I see some of the above replies and while I do acknowledge that there is an attraction to data presented beautifully for its own sake, Aellas entire dataset is just her own experiences. Its a personal journal arranged in the style of a corporate presentation. My personal objection to Aella isn't some slut shaming crusade, rather its the extremely obvious nerd parasitism that she feeds upon which clearly can't exist outside of some specific spaces like rationalist forums and hence my opening about the paraphilias common in rat spaces.

True cultured men know the mark of being an intellectual gentleman is to only be attracted to obvious signs of intelligence like girls wearing glasses.

Counterpoint: being attracted to women for stereotypically-masculine traits is childish and gay.

[Note that by "childish and gay", that's "this is how attraction works when your age is only measured in single digits" and "not confident/socially capable enough to trust you can dominate a more feminine woman", respectively. It's also preferring more "universal" traits than specifically masculine ones, if you prefer that framing.]

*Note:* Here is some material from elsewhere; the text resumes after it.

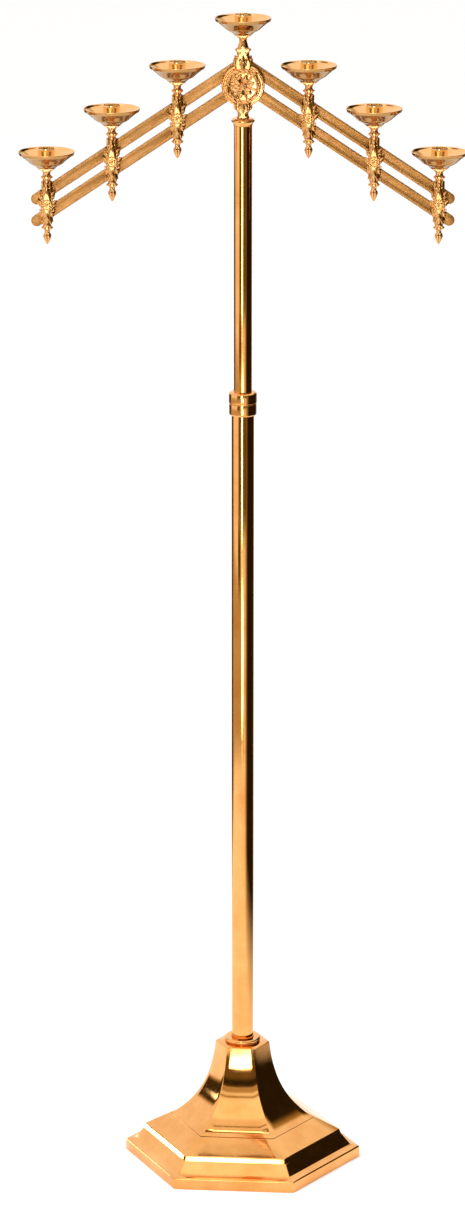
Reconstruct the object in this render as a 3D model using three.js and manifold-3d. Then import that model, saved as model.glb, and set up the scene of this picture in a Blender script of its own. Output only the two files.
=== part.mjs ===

Counterpoint: being attracted to women for stereotypically-masculine traits is childish and gay.

But then how do you explain tomboys, who are obviously the patrician choice for any straight man?

By noting that "childish" isn't "immature" and "gay" isn't "faggotry".

As the post demonstrates, things are just simpler when you're inherently on the same page, but it's also [weirdly] a conservative thing; either of you could have had a more conventionally attractive relationship, but instead you chose this.

It's why the childhood friend never wins in coming-of-age stories.